Cependant, étant donné l’intégration de plus d’énergies renouvelables dans le réseau de la province, la construction de lignes de transport deviendra indispensable pour brancher l’électricité des sites éloignés. La province n’a pas encore défini de stratégie pour résoudre ce problème imminent de transport.
Ce qui manque
À notre avis, le plan à long terme de la province est plutôt bien conçu : le nucléaire et l’hydroélectricité renforcent la plupart des nouvelles énergies renouvelables, tandis que certaines questions se posent quant à l’électricité de pointe provenant du gaz avec captage du carbone ou de l’hydrogène. L’Ontario s’efforce d’accroître sa capacité hydroélectrique et d’explorer les technologies prometteuses à faible émission de carbone, comme le gaz naturel renouvelable et le diesel renouvelable, afin de conserver son rôle de centre des technologies propres.

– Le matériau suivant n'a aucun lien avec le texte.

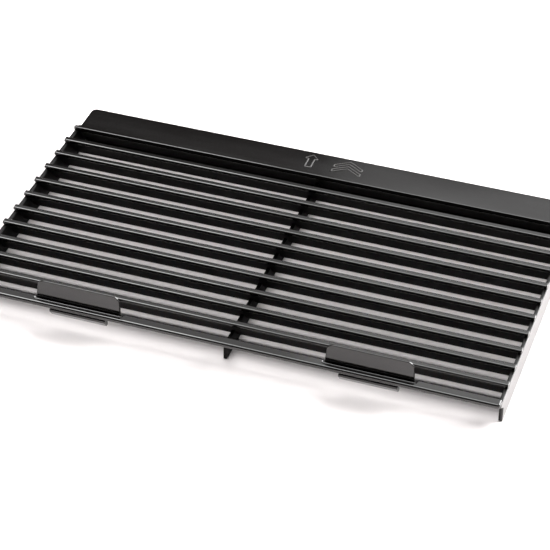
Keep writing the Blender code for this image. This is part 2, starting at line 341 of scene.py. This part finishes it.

Toutefois, le manque d’orientation à court terme sur les infrastructures clés suscite l’inquiétude. Le transport sera essentiel pour intégrer les énergies renouvelables, il faudra investir dans les sociétés de distribution locales pour faciliter l’électrification des ménages et s’assurer que le réseau peut alimenter les véhicules électriques et les thermopompes, et une technologie plus intelligente peut contribuer à limiter les pointes d’utilisation de gaz naturel à court et à moyen terme.
Le plan propose de bonnes premières mesures pour favoriser un système électrique plus flexible, notamment en autorisant les consommateurs à accéder aux données sur les services publics par le bouton vert (un programme de suivi de l’efficacité énergétique) et en encourageant l’utilisation de l’énergie décentralisée (comme le système héliotechnique sur le toit) ou les économies d’énergie.
L’investissement à long terme de l’Ontario dans le nucléaire permettra d’ouvrir une voie claire vers les objectifs climatiques de 2050 . Néanmoins, pour éviter d’investir massivement dans des infrastructures émettrices au cours des prochaines années, la province devra agir rapidement et rendre les coûts plus transparents pour les consommateurs.